(Saved data entries)
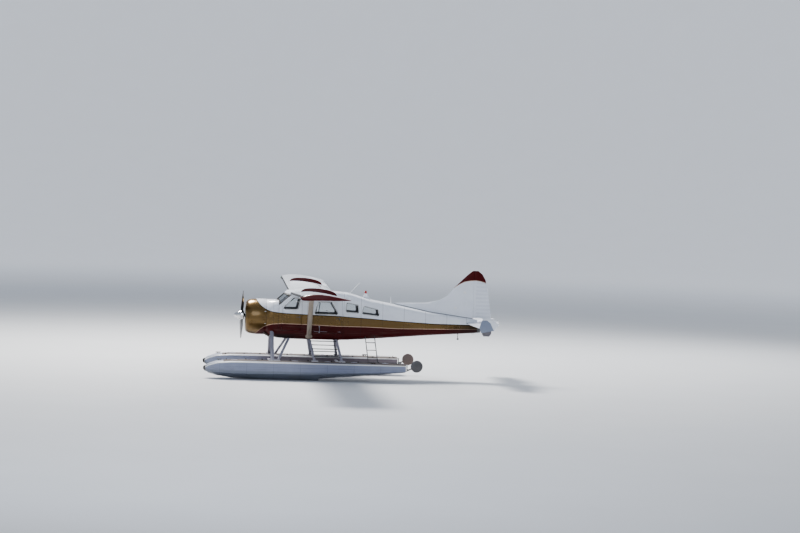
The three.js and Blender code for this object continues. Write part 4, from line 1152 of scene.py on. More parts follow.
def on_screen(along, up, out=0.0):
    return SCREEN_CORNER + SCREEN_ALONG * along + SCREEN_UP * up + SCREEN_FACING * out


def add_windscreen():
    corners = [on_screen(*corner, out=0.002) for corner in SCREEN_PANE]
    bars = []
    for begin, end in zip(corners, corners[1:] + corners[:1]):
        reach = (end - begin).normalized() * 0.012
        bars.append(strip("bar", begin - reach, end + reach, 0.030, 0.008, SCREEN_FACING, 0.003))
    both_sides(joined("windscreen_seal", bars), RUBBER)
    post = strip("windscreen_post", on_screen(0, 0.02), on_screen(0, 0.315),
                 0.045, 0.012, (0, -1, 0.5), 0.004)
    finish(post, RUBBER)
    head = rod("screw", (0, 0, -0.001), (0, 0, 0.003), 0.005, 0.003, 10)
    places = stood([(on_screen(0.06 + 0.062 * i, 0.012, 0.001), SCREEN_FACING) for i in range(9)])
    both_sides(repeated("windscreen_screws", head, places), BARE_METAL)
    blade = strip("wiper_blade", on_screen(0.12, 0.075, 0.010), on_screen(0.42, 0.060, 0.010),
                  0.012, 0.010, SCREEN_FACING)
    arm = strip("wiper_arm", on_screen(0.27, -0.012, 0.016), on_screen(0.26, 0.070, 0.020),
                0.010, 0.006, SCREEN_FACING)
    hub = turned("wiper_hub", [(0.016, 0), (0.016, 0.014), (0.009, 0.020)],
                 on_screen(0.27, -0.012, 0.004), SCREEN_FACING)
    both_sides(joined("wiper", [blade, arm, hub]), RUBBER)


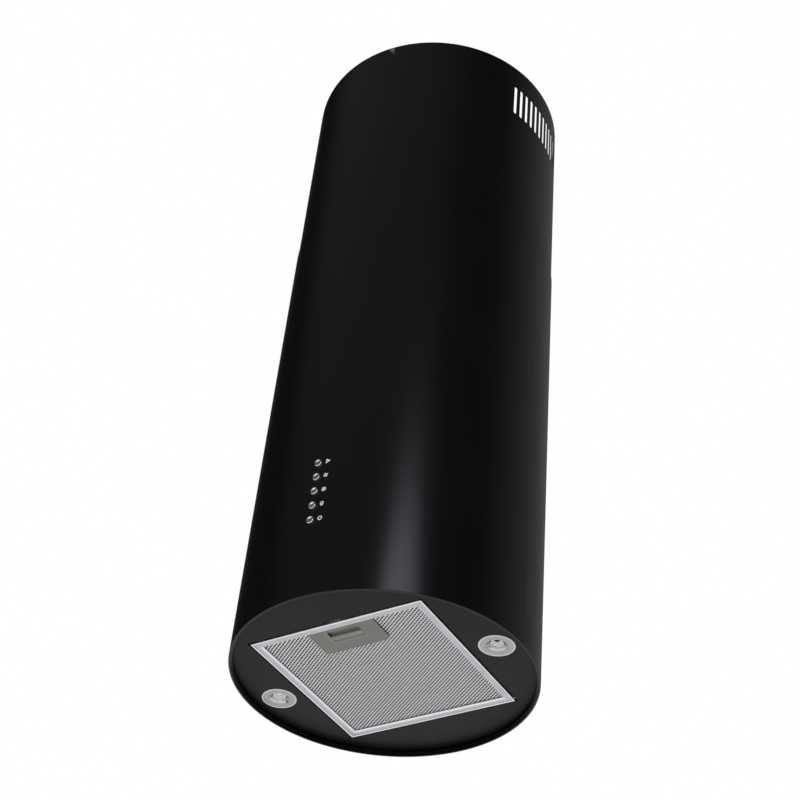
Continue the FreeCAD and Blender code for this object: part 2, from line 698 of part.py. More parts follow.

◆ AIM ◆
Write every entry out again exactly.

◆ OUTPUT OF THE EXERCISE ◆
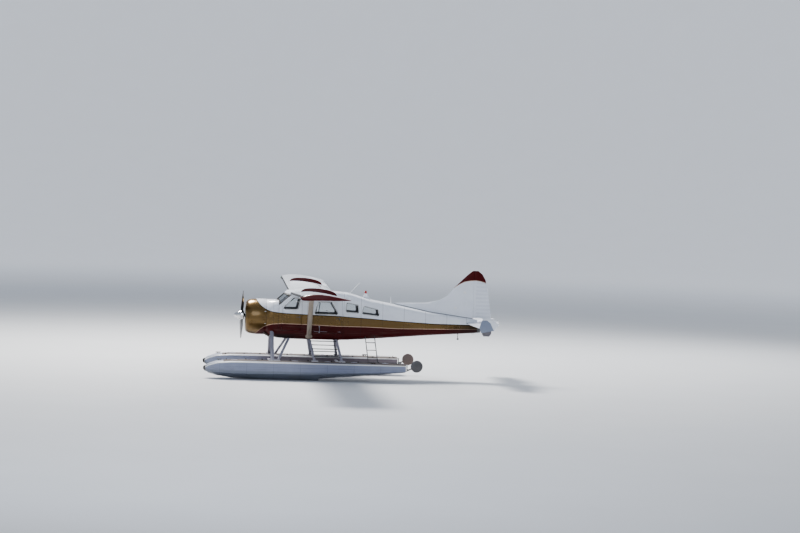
The three.js and Blender code for this object continues. Write part 4, from line 1152 of scene.py on. More parts follow.
def on_screen(along, up, out=0.0):
    return SCREEN_CORNER + SCREEN_ALONG * along + SCREEN_UP * up + SCREEN_FACING * out


def add_windscreen():
    corners = [on_screen(*corner, out=0.002) for corner in SCREEN_PANE]
    bars = []
    for begin, end in zip(corners, corners[1:] + corners[:1]):
        reach = (end - begin).normalized() * 0.012
        bars.append(strip("bar", begin - reach, end + reach, 0.030, 0.008, SCREEN_FACING, 0.003))
    both_sides(joined("windscreen_seal", bars), RUBBER)
    post = strip("windscreen_post", on_screen(0, 0.02), on_screen(0, 0.315),
                 0.045, 0.012, (0, -1, 0.5), 0.004)
    finish(post, RUBBER)
    head = rod("screw", (0, 0, -0.001), (0, 0, 0.003), 0.005, 0.003, 10)
    places = stood([(on_screen(0.06 + 0.062 * i, 0.012, 0.001), SCREEN_FACING) for i in range(9)])
    both_sides(repeated("windscreen_screws", head, places), BARE_METAL)
    blade = strip("wiper_blade", on_screen(0.12, 0.075, 0.010), on_screen(0.42, 0.060, 0.010),
                  0.012, 0.010, SCREEN_FACING)
    arm = strip("wiper_arm", on_screen(0.27, -0.012, 0.016), on_screen(0.26, 0.070, 0.020),
                0.010, 0.006, SCREEN_FACING)
    hub = turned("wiper_hub", [(0.016, 0), (0.016, 0.014), (0.009, 0.020)],
                 on_screen(0.27, -0.012, 0.004), SCREEN_FACING)
    both_sides(joined("wiper", [blade, arm, hub]), RUBBER)


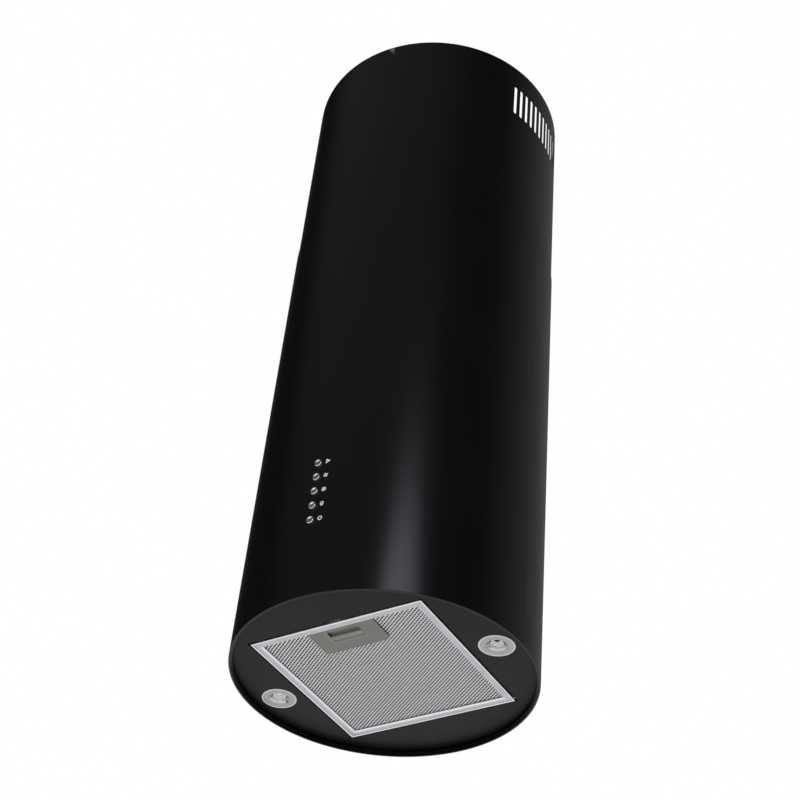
Continue the FreeCAD and Blender code for this object: part 2, from line 698 of part.py. More parts follow.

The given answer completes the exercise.